Najnowsze aktualności
-
Intensywny weekend mają za sobą zawodnicy z rocznika 2012. W meczu 1. ligi wojewódzkiej Polonia 2012 wygrała na wyjeździe aż 13:2 (5:2) z zespołem Akademii Talentów Krotoszyn. Poloniści pozostają niepokonani i prowadzą w rozgrywkach, choć tyle samo punktów zgromadziła Polonia 1912 Leszno. Druga drużyna rywalizująca w 1. lidze okręgowej przegrała swój wyjazdowy mecz z Avią Kamionki 1:6. Ponadto drużyna rozegrała w niedzielę dodatkowy mecz w zastępstwie za zespół juniorek Polonii. W meczu 2. ligi okręgowej C2 (rocznik 2011) nasz zespół wysoko wygrał w UKS-em Śrem.
-
Od dwóch zwycięstw rozpoczęły juniorki Polonii rywalizację w lidze wojewódzkiej. Polonistki najpierw na własnym boisku wygrały 3:2 (0:1) ze Sparks Poznań po trzech golach Nikoli Jeziorskiej, natomiast w niedzielę na wyjeździe 4:0 pokonały drużynę Medyka II Konin.
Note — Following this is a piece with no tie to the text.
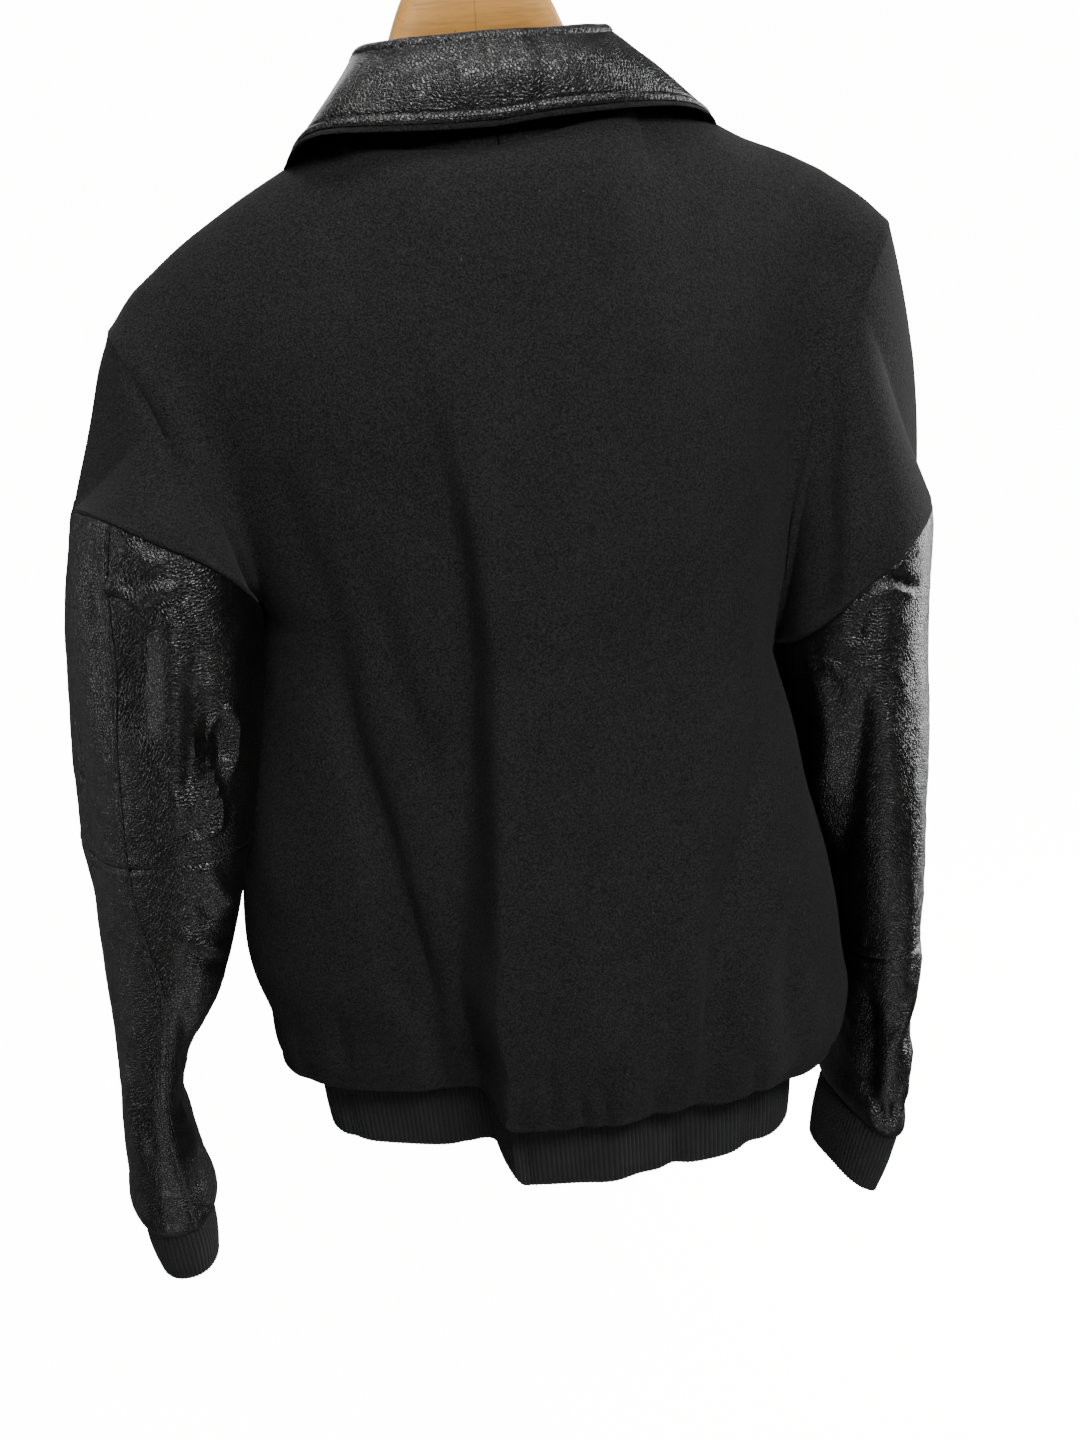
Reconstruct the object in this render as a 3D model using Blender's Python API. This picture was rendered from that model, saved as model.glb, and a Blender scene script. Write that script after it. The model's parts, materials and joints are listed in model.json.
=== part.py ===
"""Varsity jacket hanging on a wooden coat hanger.

The body is thick wool with dropped shoulders, the sleeves and the collar are leather, and the
waistband and the cuffs are rib knit. Every sewn piece is a wall of its real thickness, and the
pieces stand SEAM apart where they are sewn. +X is the wearer's left, +Y the back, +Z up, and the
origin is the inside top of the hanger's hook, where the whole thing hangs.

Run with: blender --background --python part.py
"""

import math

import bpy
import numpy as np

# ---------------------------------------------------------------- cloth and seams (metres)
WOOL = 0.0020
LEATHER = 0.0013
UNDER_WOOL = 0.0016
RIB = 0.0020
SEAM = 0.0003

# ---------------------------------------------------------------- body
SECTION_POWER = 2.35        # superellipse power of the body's level sections
SHOULDER_POWER = 2.15       # power of the arc that carries a panel over the shoulder
NECK_SHARE = 0.36           # share of a half panel's top edge that lies on the neckline
BODY_COLUMNS = ("rise", "half_width", "back", "front", "twist")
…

Bramki w tym meczu zdobywały Wiktoria Nowicka - dwie, Blanka Olejnik oraz Nikola Jeziorska.
-
Mimo walecznej postawy nie udało się Polonistom z rocznika 2011 pokonać na własnym boisku Lidera Swarzędz. Do przerwy utrzymywał się bezbramkowy remis, ale po przerwie zespół Polonii nie ustrzegł się błędów i przegrywał 0:2. Polonia szybko złapała kontakt po trafieniu Kuby Kucharskiego, ale jak się potem okazało był to jedyny gol tego dnia dla naszej drużyny. Goście natomiast przypieczętowali swoje zwycięstwo trafiając jeszcze w 68. minucie. Dobrze z kolei spisał się drugi zespół, który w wyjazdowym pojedynku wygrał 8:5 (3:1) z MKS Trzemeszno.
-
Trzy punkty w Solcu wywalczyła druga drużyna rocznika 2010, która rywalizuje w 2. lidze okręgowej! Poloniści wygrali z grającym tam LPFA Poznań/Dominowo/Krzykosy 3:0, choć do przerwy gole nie padały. Do siatki rywali dwa razy trafił Marcel Kaleta, a jednego gola zdobył Dawid Gołębiak. Po dwóch meczach nasz zespół ma na koncie cztery punkty.
-
W swoim ósmym meczu 1. ligi wojewódzkiej zespół Polonii 2010 odniósł ósme zwycięstwo! Tym razem Poloniści pokonali niepokonanego dotąd Lecha Poznań 2011! Wynik spotkania szybko otworzył Łukasz Miszkiewicz, a przed przerwą trafiali jeszcze Kamil Jankowiak i Nikodem Odwrot. Ten wynik zwiastował łatwe zwycięstwo, ale goście w drugiej połowie ruszyli do odrabiania strat. Ostatecznie udało się się zdobyć tylko dwa gole i do nasz zespół cieszył się ze zwycięstwa 3:2.
-
Polonia 2008 musiała się mocno napocić, aby wywieźć z Owińsk trzy punkty. Nasz zespół przegrywał od 25. minuty, ale jeszcze przed przerwą udało się doprowadzić do wyrównania. W drugiej połowie Poloniści szybko wyszli na prowadzenie, ale nie potrafili uzyskać bezpiecznej przewagi. Dopiero w doliczonym czasie gry zwycięstwo przypieczętował Oliwier Pacholski. Drugi zespół roczników 2008 oraz 2009 wygrał w Kiszkowie aż 12:0, a spotkanie przebiegało pod dyktando Polonistów, którzy już do przerwy strzelili aż osiem goli.